[Records with modeling code]
━━━━━━━━━━━━━━━━

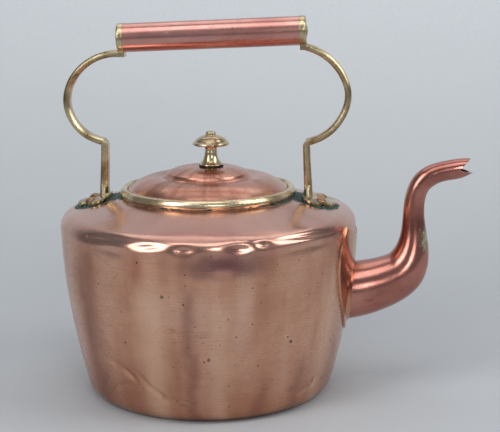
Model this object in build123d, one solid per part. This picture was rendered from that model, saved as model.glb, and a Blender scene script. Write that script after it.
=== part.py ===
from build123d import *
from math import asin, atan2, cos, degrees, hypot, radians, sin, sqrt, tan
import os

# Copper range kettle with a riveted brass bail handle and a lift-off lid. Millimetres.
# The origin is the centre of the flat base, +X points to the spout and +Z up.

# Body of sheet copper
sheet = 1.2             # thickness of the copper sheet
base_flat = 84.8        # radius of the flat part of the base
base_round = 14.0       # outer radius of the rounded corner under the wall
wall_low = 98.3         # outer radius where the rounded corner meets the wall
wall_top = 116.6        # outer radius where the wall meets the shoulder rounding
wall_top_z = 134.0      # height of that line
wall_bulge = 3.75       # how far the wall bows outward between them
shoulder_round = 12.0   # outer radius of the shoulder rounding
shoulder_rise = 0.2627  # rise of the conical shoulder per millimetre inward
lap = 9.0               # height of the pan flange lapped inside the wall
seam_gap = 0.05         # solder film left between two soldered pieces

# Mouth collar and lid
collar_outer = 69.2     # outside radius of the brass mouth collar
collar_tall = 7.4       # height of its outer face
collar_band = 6.0       # width of the ring outside the lid
ledge_wide = 5.0        # width of the ledge the lid rim lies on
throat = collar_outer - collar_band - ledge_wide    # inside radius of the throat
throat_wall = 1.7       # thickness of the throat ring
throat_deep = 10.0      # how far the throat ring hangs below the ledge
lid_fit = 0.3           # clearance round the lid and its bezel
lid_radius = collar_outer - collar_band - lid_fit   # radius of the hemmed lid rim
hem = 2.0               # thickness of the hemmed rim
ledge_above = 4.8       # height of the ledge over the foot of the collar
lid_sheet = 1.1         # thickness of the lid sheet
dome_radius = 34.6      # radius of the raised dome in the middle of the lid
ring_rise = 8.3         # height of the foot of the dome above the rim
bezel_deep = 10.0       # depth of the bezel below the rim
lid_rise = 15.9         # height of the dome top above the rim

# Knob
knob_shift = 2.8        # the knob stands this far off the lid centre, to the spout
knob_radius = 14.5
knob_tall = 24.4        # seat to the foot of the button
washer = 0.9            # thickness of the washer under the knob
rove_thick = 1.2        # thickness of the roves under lid and shoulder
stud = 2.5              # radius of the stud through the knob
fit = 0.05              # radial clearance of riveted and peened pins

# Handle
grip_radius = 11.2
grip_wall = 1.4
grip_length = 136.4     # copper tube between the end plates
grip_x = 4.4            # middle of the grip
grip_z = 282.0          # height of the grip axis at its middle
grip_rise = 2.1         # degrees, the spout end is the higher one
plate = 5.1             # thickness of the brass end plates
plate_drop = 14.5       # lower edge of the plates under the grip axis
bar_thick = 5.1         # brass bar of the brackets, in the plane of the handle
bar_wide = 10.5         # and across it
bar_edge = 1.6          # chamfer along the bar
leg_thick = 5.9         # thickness of the upright legs
leg_shift = -1.6        # legs and feet stand this far to the rear
reach = 110.1           # outermost point of the bracket arcs from the middle
elbow_x = 79.7          # where the arc turns down into the leg
elbow_z = 198.2
rod = 3.0               # radius of the tie rod inside the grip
foot_in = 76.3          # nearest and farthest point of the feet from the middle
foot_out = 102.3
foot_half = 21.0        # half width of the feet
foot_thick = 3.0
rivet = 2.5             # radius of the foot rivets
rivet_head = 4.4
rivet_x = 90.5
rivet_y = 9.0
rove = 5.2              # radius of the roves inside the body

# Spout
spout_wall = 1.2
spout_z = 80.0          # height of the spout root
spout_root = 22.6       # outside radius of the spout at the body
neck = 8.3              # outside radius of the slender neck
root_ease = 1.99        # degrees the root plane stands steeper than the wall there
flange = 1.5            # thickness of the shield-shaped saddle under the spout root
flange_low = 31.5       # lower end of the saddle below the root centre
flange_high = 59.0      # its upper corners above the root centre
flange_half = 51.0      # its half width
bell = 15.0             # width of the raised bell from the root out to the saddle
flange_bore = spout_root - spout_wall - 1.5     # hole through wall and saddle
beak_up = 44.0          # degrees, upper face of the notched beak
beak_down = -16.0       # degrees, lower face


def at(point):
    """A radius and a height as a point of the XZ plane."""
    return Vector(point[0], 0, point[1])


def outline(start, *steps):
    """A closed face in the XZ plane: one point is a line, two points an arc."""
    edges = []
    here = start
    for step in steps:
        if isinstance(step[0], tuple):
            edges.append(Edge.make_three_point_arc(at(here), at(step[0]), at(step[1])))
            here = step[1]
        else:
            edges.append(Edge.make_line(at(here), at(step)))
            here = step
    edges.append(Edge.make_line(at(here), at(start)))
    face = Face(Wire(edges))
    return face if face.normal_at().Y < 0 else -face


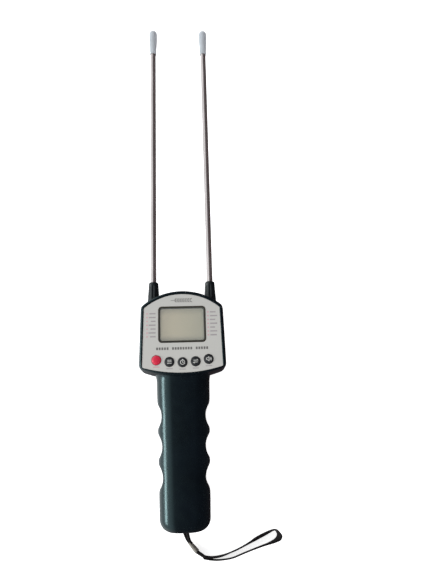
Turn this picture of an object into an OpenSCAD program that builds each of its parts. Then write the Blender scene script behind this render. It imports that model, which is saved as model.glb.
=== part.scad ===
// Twin-probe grain moisture meter, lying on its back.
// X is to the right, Y runs from the handle's end to the probe tips, Z is up out of the face.
// Lengths along the meter are counted from the handle's end, and from_end() puts them in place.

/* [Body] */
// Length from the handle's end to the tips of the probe caps
total_l = 460; // [450:1:475]
// Depth from the back to the rim around the face
body_d = 36; // [35:0.5:37]
// Thickness of the shell walls
wall = 2.4; // [2.2:0.1:2.6]

/* [Head] */
// Distance from the handle's end to the lowest point of the head
head_start = 117.5; // [117:0.5:118]
// Distance from the handle's end to the highest point of the head
head_end = 189.5; // [189:0.5:190]
// Width of the head at its lower edge
head_low_w = 72.6; // [72.4:0.2:72.8]
// Width of the head at its upper edge
head_high_w = 68.8; // [68.6:0.2:69]
// Radius of the head's upper arc
head_top_r = 52; // [50:1:54]
// Radius of the head's lower arc
head_low_r = 95; // [90:1:100]
// Radius of the head's corners
head_corner_r = 5.5; // [5:0.5:6]

/* [Handle] */
// Width of the handle where it leaves the head
handle_high_w = 44.2; // [43.8:0.2:44.6]
// Width of the handle at its end
handle_low_w = 39.8; // [39.4:0.2:40.2]
// Depth of the handle
handle_d = 33; // [32:0.5:34]
// Radius of the corners at the handle's end
handle_corner_r = 9.5; // [8:0.5:11]
// Distance from the handle's end to the first finger scallop
scallop_start = 40; // [39:0.5:41]
// Distance between two finger scallops
scallop_pitch = 23.5; // [23:0.5:24]
// Radius of a finger scallop
scallop_r = 14; // [13:0.5:15]
// Depth of a finger scallop
scallop_depth = 3.6; // [3:0.1:3.8]

/* [Face] */
// Thickness of the silver plate
plate_t = 0.7; // [0.5:0.1:0.8]
// Width of the display window
window_w = 36.5; // [35:0.5:37]
// Height of the display window
window_h = 27.5; // [27:0.5:28]
// Distance from the handle's end to the middle of the window
window_mid = 160.2; // [160:0.1:160.5]
// Width of the dark line around the window
frame_band = 1.3; // [1:0.1:1.5]

/* [Keys] */
// Diameter of a key
key_dia = 7.6; // [7:0.1:7.8]
// Distance from the handle's end to the middle key
key_mid = 129; // [128.5:0.1:129.5]
// Distance between two keys across the face
key_pitch = 10.6; // [10.4:0.1:10.8]
// Radius of the arc that the keys lie on
key_arc_r = 106; // [100:1:120]
// Travel of a key
key_travel = 0.8; // [0.5:0.1:0.9]

/* [Probes] */
// Distance between the two rods' centre lines
rod_pitch = 49; // [48:0.5:50]
// Diameter of a rod
rod_dia = 5; // [4.6:0.1:5]
// Length of a tip cap
cap_l = 27; // [26:1:30]
// Diameter of a tip cap at its widest
cap_dia = 7.8; // [7.4:0.1:8]
// Distance from the handle's end to the top of a boot
boot_end = 200.6; // [198:0.2:204]

/* [Battery] */
// Diameter of a cell
cell_dia = 10.5; // [10.2:0.1:10.5]
// Length of a cell with its button
cell_l = 44.5; // [44:0.1:44.5]

/* [Strap] */
// Width of the flat webbing
webbing_w = 8; // [6:0.5:8]
// Thickness of the flat webbing
webbing_t = 1.2; // [1:0.1:1.4]
// Diameter of the string
string_dia = 2.3; // [2:0.1:2.4]

/* [Hidden] */

shell_color = "#16292b";
eps = 0.02;
big = 400;

// Depths, all counted up from the back
split_z = body_d / 2;
rod_z = split_z;
floor_z = body_d - 1;
ceiling_z = floor_z - 2;
plate_top = floor_z + plate_t;
key_flange_z = ceiling_z - 1.4;
key_flange_t = 1.1;
board_top = body_d - 10;
board_t = 1.6;
board_low = board_top - board_t;

// Outline of the silver plate, which follows the head a few millimetres in
plate_low_w = head_low_w - 7;
plate_high_w = head_high_w - 6.8;
plate_start = head_start + 3.2;
plate_end = head_end - 3.8;

// Keys, from left to right
key_gap = 0.25;
function key_pos(i) = [i * key_pitch, key_mid + pow(i * key_pitch, 2) / (2 * key_arc_r)];

// Screws that close the case: x and distance from the handle's end
case_points = [[0, 11], [0, head_start], [0, head_end - 7], [-28, 150], [28, 150]];
case_bore_r = 2.8;
case_bore_l = 10;
case_screw_r = 1.3;
case_screw_end = split_z + 8;

// Screws that hold the board
board_points = [[-24.5, 138.5], [24.5, 138.5], [-24.5, 157], [24.5, 157]];
board_screw_r = 1;

// Probe rods
rod_start = 163;
rod_wall = 0.8;
rod_x = rod_pitch / 2;
cap_start = total_l - cap_l;
rod_end = total_l - 4.6;
cap_fit = 0.06;
cap_taper = 0.7;
boot_fit = 0.05;
boot_low_r = 5.2;
boot_high_r = 4.2;

// Battery bay
bay_w = 22.4;
bay_start = 16.5;
bay_l = 95.5;
bay_wall = 1.4;
door_t = 1.8;
door_gap = 0.15;
door_lip = 1.2;
cell_x = 5.35;
cell_z = 8.2;
bay_top = cell_z + cell_dia / 2 + 0.35;

// Strap: two round holes in the handle's end let the string through, the right-hand one higher
hole_x = 1.3;
hole_z = 10;
hole_rise = 0.9;
hole_r = 1.27;

// Route of the string's middle line, from the sleeve round the moulded bar and back: x, length, z
string_route = [
    [3.5, -12.8, 2.5], [2.1, -11, 2.7], [0.9, -9, 3.3], [-0.1, -6.6, 4.9], [-0.9, -4, 7.2],
    [-1.25, -2.1, 8.7], [-1.3, -0.2, 9.1], [-1.3, 1.4, 9.1], [-1.3, 3.2, 9.1], [-1.1, 4.5, 9.3], [0, 5.2, 10],
    [1.1, 4.5, 10.7], [1.3, 3.2, 10.9], [1.3, 1.4, 10.9], [1.3, -0.2, 10.9], [1.4, -2.1, 10.6],
    [1.6, -4, 9.4], [2, -6.6, 7.3], [2.6, -9, 5.5], [3.35, -10.7, 4.8], [4.5, -12.1, 4.7]
];

// Ends of the sleeve and of the stitched block that follows it: x, length, z
sleeve_low = [2.8, -11.4, 3.6];
sleeve_high = [8.6, -18, 3.9];
joint_low = [9.1, -18.6, 4.2];
joint_high = [15.8, -23.1, 4.2];

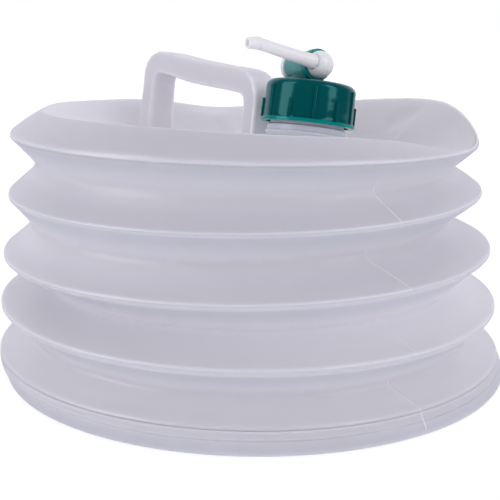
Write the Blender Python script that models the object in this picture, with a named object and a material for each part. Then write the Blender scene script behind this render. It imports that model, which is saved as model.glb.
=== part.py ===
"""Collapsible water carrier: an accordion bag with a carry handle, and a screw cap that holds a lever tap.

The bag is one blow moulding on the real object. Here it is divided where it bends when it is pressed flat:
a base pan, the folds, and a soft top that carries the neck and the hollow handle.
Frame: +Z up, origin at the centre of the base's underside. +X runs from the handle to the neck.
"""
import math

import bmesh
import bpy
from mathutils import Matrix, Vector

for old in list(bpy.data.objects):
    bpy.data.objects.remove(old, do_unlink=True)

MM = 0.001
DEG = math.pi / 180
TURN = 2 * math.pi

# Clearances and overruns shared by all pieces
SEAT_GAP = 0.3 * MM
RUNNING_GAP = 0.3 * MM
OVERRUN = 2.0 * MM
FUSE = 0.4 * MM
MERGE_DISTANCE = 0.001 * MM

# Bag: base pan and folds
BASE_RADIUS = 148.2 * MM
BASE_CORNER = 6.0 * MM
BASE_RIM_HEIGHT = 15.3 * MM
BASE_LINE_HEIGHT = 10.0 * MM
BASE_RECESS_RADIUS = 112.0 * MM
BASE_RECESS_DEPTH = 2.0 * MM
BASE_RECESS_RAMP = 5.0 * MM
LOWEST_PITCH = 28.6 * MM
FOLD_PITCH = 31.3 * MM
RIDGE_BAND = 2.4 * MM
BAG_WALL = 1.2 * MM
FOLD_WALL = 1.5 * MM
# From the base upwards: ridges as shares of the base radius, and the grooves between them
# as shares of the base radius and of the height from one ridge to the next.
RIDGE_RADIUS_SHARES = (0.995, 0.977, 0.958, 0.908, 0.913)
GROOVE_RADIUS_SHARES = (0.857, 0.800, 0.797, 0.797)
GROOVE_HEIGHT_SHARES = (0.37, 0.40, 0.465, 0.495)

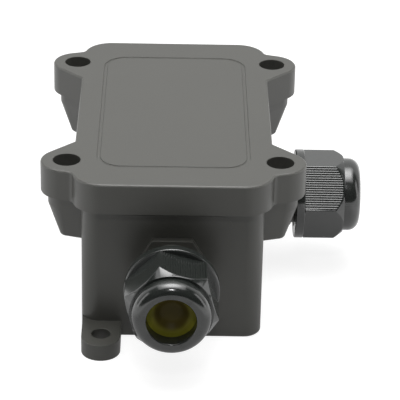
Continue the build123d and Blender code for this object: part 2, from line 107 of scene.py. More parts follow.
# Compression nut, in millimetres
NUT_REACH = 10.1
NUT_RIM = 12.4
NUT_RIM_WIDTH = 2.6
NUT_RIM_ROUND = 0.4
NUT_FLATS = 21.7
NUT_CORNER_ROUND = 0.45
HEX_HALF_SIDE = radians(30)
HEX_START = NUT_REACH + NUT_RIM_WIDTH
HEX_END = 23.6
NUT_CHAMFER = 2.5
NUT_EDGE = 0.12
NUT_DOME = 10.1
NUT_DOME_ROUND = 3.0
MOUTH_REACH = 28.2
NUT_MOUTH = 6.4
NUT_MOUTH_ROUND = 0.35
POCKET = 7.9
POCKET_START = 23.3
POCKET_END = 24.4
GRIP_PITCH = 0.65
GRIP_DEPTH = 0.3
GRIP_COUNT = 18
GROOVE_FLOOR = 0.15
GROOVE_WALL = 0.02
GROOVE_RUN_OUT = 0.3
RIB_CREST = 0.11
RIB_SHOULDER = (GRIP_PITCH - GROOVE_FLOOR - RIB_CREST) / 2 - GROOVE_WALL
RIB_SLOPE = radians(25)
PLAIN_FLAT_POINTS = 13
ROUND_STEPS = 4

# Blanking disc, in millimetres: a flat rim round a shallow dish; the dish's middle is painted darker as
# shade, fading to the disc's own colour at the rim
DISC_RADIUS = 7.8
DISC_GAP = 0.1
DISC_FRONT = POCKET_END - DISC_GAP
DISC_BACK = POCKET_START
DISC_DISH = 5.2
DISC_FLOOR = 2.4
DISC_DEPTH = 1.7
DISC_SHADE_TO_RIM = (4.0, 6.2)
DISC_THIN = 0.3
DISC_STEPS = 10
DISC_SECTORS = 64
DISC_EDGE = 0.1

# Threads on the stubs and in the nuts, in millimetres
THREAD_PITCH = 1.5
STUB_ROOT = 8.15
STUB_CREST = 8.87
STUB_THREAD_START = 3.4
STUB_THREAD_END = 17.3
NUT_THREAD_ROOT = 8.98
NUT_THREAD_CREST = 8.26
NUT_THREAD_START = 10.9
NUT_THREAD_END = 22.6
NUT_THREAD_PHASE = 0.5
RIDGE_FOOT = 0.5
RIDGE_TOP = 0.1
RIDGE_SINK = 0.05
RIDGE_RUN_OUT = 0.5
RIDGE_LEAST = 0.02
THREAD_STEPS = 60

# Lid screws, in millimetres; the thread's place is measured from the screw's tip
LID_SCREWS = 4
SCREW_SHANK = 2.0
SCREW_SHANK_MARGIN = 0.03
SCREW_CREST = 1.98
SCREW_ROOT = 1.62
SCREW_PITCH = 0.7
SCREW_RIDGE_FOOT = 0.3
SCREW_RIDGE_TOP = 0.05
SCREW_THREAD_START = 0.5
SCREW_THREAD_END = 6.8
SCREW_THREAD_STEPS = 20

# Softened edges of the moulded pieces
# Layer of painted light: a painted highlight on the lid's top edge, and painted shade in the middle of
# the discs
PAINTED_LIGHT_LAYER = "painted_light"
PANEL_ARC = Vector((16.2, 32.3)) * MM
PANEL_ARC_RADII = (2.9 * MM, 4.2 * MM)
PANEL_ARC_WIDER = 2.6 * MM
PANEL_DEPTH = 0.4 * MM
PAD_HALF = 15.6 * MM
PAD_RISE = 0.2 * MM
PAD_MARGIN = PAD_RISE / 4
PAD_SHOWN = 0.05 * MM
TOP_ROUND = 0.6 * MM
# Tilts of the faces on the lid's rounded top edge that get a painted highlight
TOP_HIGHLIGHT_TILT = (0.2, 0.8)
EDGE_DRIFT = 0.12 * MM
HOUSING_EDGE = 0.18 * MM
SMALL_EDGE = 0.10 * MM
SHARP_ANGLE = radians(32)
FLAT_ANGLE = radians(0.6)
WELD = 0.002 * MM


def node_tree(owner):
    """The nodes and links of a material's or a world's emptied node tree."""
    owner.use_nodes = True
    tree = owner.node_tree
    tree.nodes.clear()
    return tree.nodes, tree.links


def feed(links, value, socket):
    """Links an output to a socket, or sets the socket to a constant."""
    if isinstance(value, bpy.types.NodeSocket):
        links.new(value, socket)
    else:
        socket.default_value = value


def calculate(nodes, links, operation, *values):
    """Result of a sum on numbers, each an output or a constant."""
    sum_node = nodes.new("ShaderNodeMath")
    sum_node.operation = operation
    for value, socket in zip(values, sum_node.inputs):
        feed(links, value, socket)
    return sum_node.outputs["Value"]


def calculate_vector(nodes, links, operation, *values):
    """Result of a sum on vectors, each an output or a constant."""
    sum_node = nodes.new("ShaderNodeVectorMath")
    sum_node.operation = operation
    for value, socket in zip(values, sum_node.inputs):
        feed(links, value, socket)
    gives_number = operation in ("LENGTH", "DOT_PRODUCT")
    return sum_node.outputs["Value" if gives_number else "Vector"]


def map_range(nodes, links, value, given, wanted, interpolation="LINEAR"):
    """Maps one range of numbers to another and holds it at both ends."""
    mapper = nodes.new("ShaderNodeMapRange")
    mapper.interpolation_type = interpolation
    mapper.inputs["From Min"].default_value, mapper.inputs["From Max"].default_value = given
    mapper.inputs["To Min"].default_value, mapper.inputs["To Max"].default_value = wanted
    links.new(value, mapper.inputs["Value"])
    return mapper.outputs["Result"]


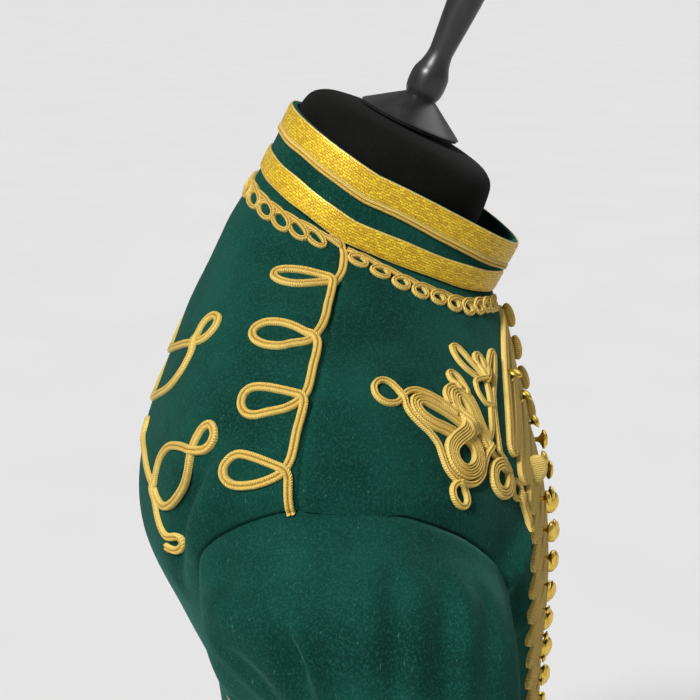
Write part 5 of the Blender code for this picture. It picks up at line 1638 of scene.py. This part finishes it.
def braid_material():
    """Plaited cords: slanting threads that meet in the groove along the middle of each. Painted shade
    darkens that groove and the valleys between the threads, and a painted highlight lightens the raised
    shoulders of each cord.
    """
    made = Nodes("gold_braid_thread", 0.55, 0.1, 0.4)
    along, place = made.thread()
    side = made.math("ABSOLUTE", place)
    phase = made.times(made.plus(along, made.times(side, 1.5)), 2.0 * math.pi / 1.15)
    wave = made.times(made.plus(made.math("SINE", phase), 1.0), 0.5)
    fine = made.noise(2600.0, 2.0)
    cloud = made.ramp(made.noise(70.0, 4.0), 0.3, 0.7)
    # Painted shade: the colour darkens in the groove along the middle of each cord and in the valleys
    # between the slanting threads
    crown = made.ramp(side, 0.0, 0.3)
    base = made.mix(made.times(crown, made.ramp(wave, -0.6, 0.7)), BRAID_PAINTED_SHADE_AND_SPECKS, BRAID_LIGHT)
    speck = made.ramp(made.noise(1300.0, 3.0), 0.52, 0.68)
    base = made.mix(made.times(cloud, 0.4), base, BRAID_WARM)
    # Random dark specks, in the same colour as the painted shade
    base = made.mix(made.times(speck, 0.55), base, BRAID_PAINTED_SHADE_AND_SPECKS)
    # Painted highlight: the raised shoulders of each cord are painted paler
    base = made.mix(made.times(made.ramp(side, 0.55, 0.85), 0.35), base, BRAID_PAINTED_HIGHLIGHT)
    made.colour(base)
    height = made.plus(made.times(wave, 0.8), made.times(fine, 0.7))
    made.bump(height, 0.0003, 0.9)
    return made.material


def lace_material():
    """Wide metal lace: short bright floats with painted shade in the gaps between them, fine painted glints,
    and a pale wire along each edge.
    """
    made = Nodes("gold_lace_weave", 0.42, 0.25, 0.35)
    along, place = made.thread()
    across = made.times(place, LACE_WIDTH / 2.0)
    wander = made.times(made.math("SUBTRACT", made.noise(340.0, 3.0), 0.5), 2.2)
    floats = made.weave(made.plus(along, wander), made.plus(across, wander), 2.7, 1.35)
    # Painted glints: fine random flecks that lighten the colour and also roughen the bump
    spark = made.ramp(made.noise(1400.0, 3.0), 0.35, 0.7)
    height = made.plus(made.times(floats, 0.8), made.times(spark, 0.3))
    # Painted shade: the colour follows the bump height, so the gaps between the floats are darker
    base = made.mix(made.ramp(height, 0.10, 0.85), LACE_PAINTED_SHADE, LACE_LIGHT)
    edge = made.ramp(made.math("ABSOLUTE", place), 0.88, 0.93)
    base = made.mix(made.times(edge, 0.7), base, LACE_WIRE)
    made.colour(base)
    made.bump(height, 0.0003, 0.8)
    return made.material


def brass_material():
    made = Nodes("gilt_brass", 0.2, 1.0, 0.5)
    cloud = made.ramp(made.noise(240.0, 4.0), 0.35, 0.7)
    made.colour(made.mix(cloud, GILT_DARK, GILT_LIGHT))
    made.feed(made.shader.inputs["Roughness"], made.plus(made.times(cloud, 0.14), 0.24))
    made.bump(made.noise(900.0, 3.0), 0.0001, 0.25)
    return made.material


def jersey_material():
    made = Nodes("black_jersey_knit", 0.9, 0.0, 0.04)
    knit = made.noise(1500.0, 2.0, ((1.0, 1.0, 0.35), (0.0, 0.0, 0.0)))
    cloud = made.ramp(made.noise(40.0, 4.0), 0.3, 0.7)
    base = made.mix(cloud, (0.0034, 0.0034, 0.0031), (0.0060, 0.0060, 0.0054))
    # Painted highlight: the raised knit, which the bump lifts, is painted lighter
    made.colour(made.mix(made.times(made.ramp(knit, 0.5, 0.8), 0.35), base, (0.014, 0.014, 0.0125)))
    made.shader.inputs["Sheen Weight"].default_value = 0.02
    made.bump(knit, 0.0004, 0.6)
    return made.material


def wood_material():
    made = Nodes("black_lacquered_wood", 0.34, 0.0, 0.5)
    grain = made.noise(120.0, 6.0, ((1.0, 1.0, 0.12), (0.42, 0.0, 0.0)))
    made.colour(made.mix(made.ramp(grain, 0.35, 0.7), (0.010, 0.010, 0.011), (0.022, 0.021, 0.021)))
    made.feed(made.shader.inputs["Roughness"], made.plus(made.times(grain, 0.22), 0.26))
    made.bump(grain, 0.0004, 0.35)
    return made.material


def floor_material():
    made = Nodes("pale_floor", 0.95, 0.0, 0.1)
    cloud = made.ramp(made.noise(3.0, 4.0), 0.3, 0.7)
    made.colour(made.mix(cloud, FLOOR_DARK, FLOOR_LIGHT))
    return made.material


def show_stage():
    mesh = bpy.data.meshes.new("pale_floor")
    corners = [(x * FLOOR_REACH, y * FLOOR_REACH, 0.0) for x, y in ((-1, -1), (1, -1), (1, 1), (-1, 1))]
    mesh.from_pydata(corners, [], [(0, 1, 2, 3)])
    mesh.materials.append(floor_material())
    floor = bpy.data.objects.new("pale_floor", mesh)
    bpy.context.scene.collection.objects.link(floor)
    sky = bpy.data.worlds.new("studio")
    sky.use_nodes = True
    glow = sky.node_tree.nodes["Background"]
    glow.inputs["Color"].default_value = (1.0, 1.0, 1.0, 1.0)
    glow.inputs["Strength"].default_value = SKY_STRENGTH
    bpy.context.scene.world = sky
    for name, place, strength, softness in SUNS:
        data = bpy.data.lights.new(name, "SUN")
        data.energy = strength
        data.angle = math.radians(softness)
        hang(data, place, (0.0, 0.0, 0.0))
    for name, place, size, power in FILLS:
        data = bpy.data.lights.new(name, "AREA")
        data.size = size
        data.energy = power
        hang(data, place, FILL_AIM)


def hang(data, place, aim):
    """Puts a lamp at a place and points it."""
    lamp = bpy.data.objects.new(data.name, data)
    lamp.location = place
    lamp.rotation_mode = "QUATERNION"
    lamp.rotation_quaternion = (Vector(aim) - Vector(place)).to_track_quat("-Z", "Y")
    bpy.context.scene.collection.objects.link(lamp)


def show_camera():
    data = bpy.data.cameras.new("photo_camera")
    data.sensor_width = SENSOR
    data.lens = CAMERA_LENS
    camera = bpy.data.objects.new("photo_camera", data)
    camera.location = CAMERA_PLACE
    camera.rotation_euler = (math.radians(90.0 - CAMERA_PITCH), 0.0, math.radians(-90.0))
    bpy.context.scene.collection.objects.link(camera)
    bpy.context.scene.camera = camera
    bpy.context.scene.view_settings.view_transform = "Standard"


def main():
    wool = wool_material()
    braid = braid_material()
    lace = lace_material()
    brass = brass_material()
    skins = show_body(wool)
    show_sleeves(wool)
    show_collar(wool, lace, braid)
    show_form(jersey_material(), wood_material())
    skin = Skin(skins)
    show_shoulders(skin, braid)
    show_eyes(skin, braid)
    show_back_figures(skin, braid)
    show_rear_seams(skin, braid)
    show_knots(skin, braid)
    show_rows(skin, braid, brass)
    show_stage()
    show_camera()


main()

━━━━━━━━━━━━━━━━

§ **Work required**: Your answer should be a single number: the count of lines in the material above that contain "into".

§ **Response to the task**: 2